The incident provides a compelling example of how the phony
war on drugs in America operates.
The raid occurred in February, but the footage has only recently
come to light as the case has been ongoing.
The video shows heavily armed officers forcibly entering the
home of 25 year old Jonathan E. Whitworth and his wife and 7-year-old
son.
Police are
said to have received "intelligence from two
informants that claimed Whitworth had a large amount of high-grade
marijuana at his residence."
The footage reveals that a shot is immediately fired by the
officers upon entry to the house. According to a report in the
Columbia
Daily Tribune, this shot was not thought to have
wounded either of the two dogs, one corgi and one pit bull.
A further report
in the Tribune somewhat contradicts this explanation,
as it outlines the incident as described by the Columbia Police
Chief Ken Burton:
Three officers shot at the pit bull, and the first missed
completely, which is when the corgi is believed to have been
shot in the paw, he said.

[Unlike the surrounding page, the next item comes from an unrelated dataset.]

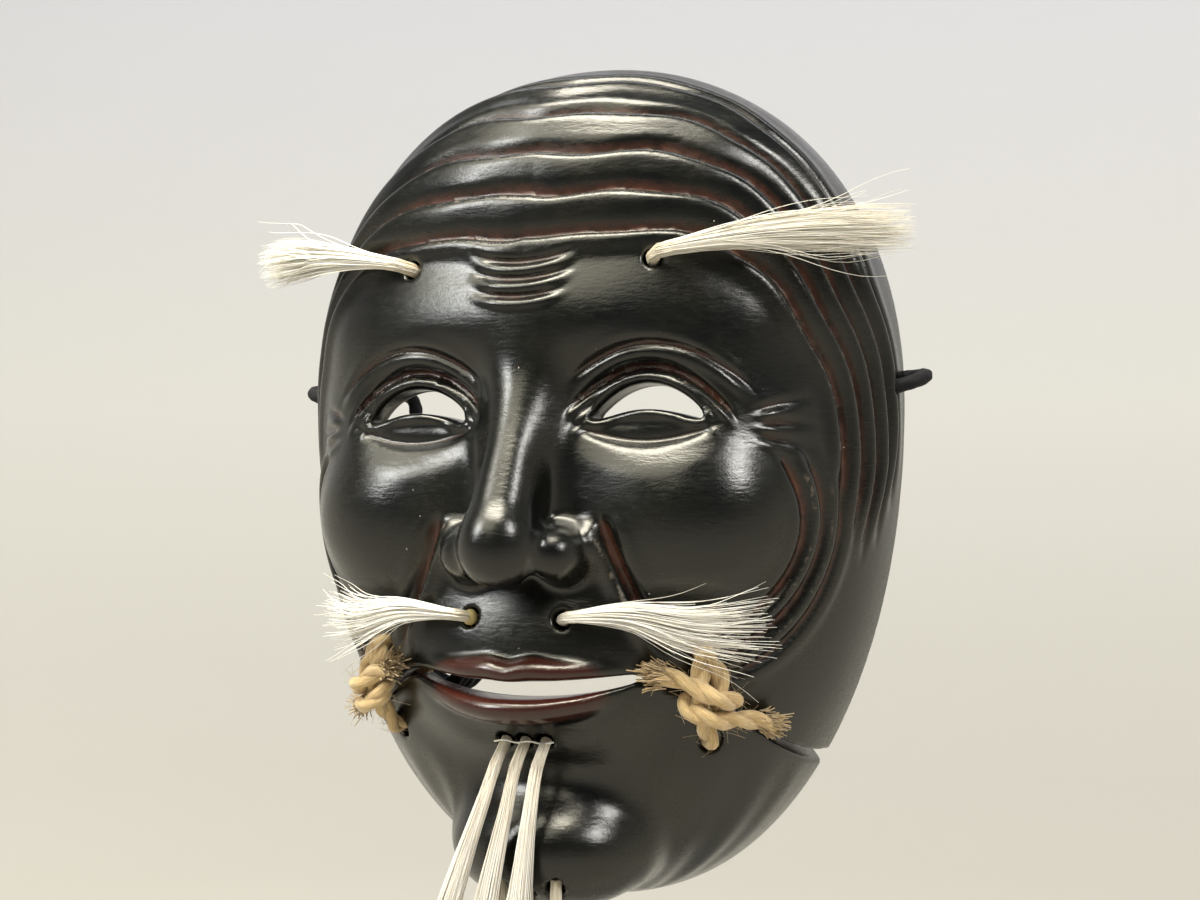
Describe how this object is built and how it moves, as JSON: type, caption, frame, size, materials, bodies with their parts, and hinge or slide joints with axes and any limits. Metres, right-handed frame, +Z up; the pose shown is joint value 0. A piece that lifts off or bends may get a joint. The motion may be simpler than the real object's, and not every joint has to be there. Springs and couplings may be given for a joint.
{
  "type": "noh mask",
  "caption": "Carved and lacquered wooden face mask of an old man, with a separate jaw hung on cord lashings, hair tufts, a beard and side cords.",
  "frame": {"origin": "centre of the back of the rim, in the rim's plane, level with the middle of the mask's height", "axes": "+Z up the mask, -Y out of the face towards the viewer, +X to the viewer's right"},
  "size_m": [0.1754, 0.0842, 0.3061],
  "materials": {
    "black_lacquer": "carved wood under semi-gloss black lacquer, brushed, worn to a red-brown ground on edges",
    "bristle": "stiff ivory horsehair bristle",
    "moustache_hair": "stiff ivory horsehair",
    "beard_hair": "long straight ivory horsehair",
    "hemp_cord": "two-ply twisted hemp, rough and fibrous",
    "black_braid": "matt braided cord"
  },
  "bodies": {
    "mask": {"mask_shell": "black_lacquer", "brow_tuft_left": "bristle", "brow_tuft_right": "bristle", "moustache_left": "moustache_hair", "moustache_right": "moustache_hair", "jaw_tie_left": "hemp_cord", "jaw_tie_right": "hemp_cord", "side_cord_left": "black_braid", "side_cord_right": "black_braid", "ear_knot_left": "black_braid", "ear_knot_right": "black_braid", "cord_hank_left": "black_braid", "cord_hank_right": "black_braid", "hank_tie_left": "black_braid", "hank_tie_right": "black_braid"},
    "jaw": {"jaw": "black_lacquer"},
    "lip_beard": {"lip_beard_1": "beard_hair", "lip_beard_2": "beard_hair", "lip_beard_3": "beard_hair"},
    "chin_beard": {"chin_beard_1": "beard_hair", "chin_beard_2": "beard_hair", "chin_beard_3": "beard_hair"}
  },
  "joints": [
    {"name": "jaw_open", "type": "hinge", "parent": "mask", "child": "jaw", "pos_m": [0, -0.0384, -0.06], "axis": [1, 0, 0], "range_deg": [-1, 4]},
    {"name": "lip_beard_swing", "type": "hinge", "parent": "jaw", "child": "lip_beard", "pos_m": [0, -0.0558, -0.062], "axis": [-1, 0, 0], "range_deg": [0, 40]},
    {"name": "chin_beard_swing", "type": "hinge", "parent": "jaw", "child": "chin_beard", "pos_m": [0, -0.053, -0.0965], "axis": [-1, 0, 0], "range_deg": [-18, 1]}
  ]
}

The pit bull acted aggressively
toward a SWAT member again as they pushed into the home, which
resulted in the animal being shot, he said. After being shot,
it moved to attack a SWAT member, which is when the dog was
killed.
The police chief did not indicate any regret for sending an
armed SWAT team into a family home and shooting up the dogs,
rather he indicated that the warrant to search the home was
executed too late to catch Whitworth with more marijuana.
“It was not a mistake to shoot the pit bull,”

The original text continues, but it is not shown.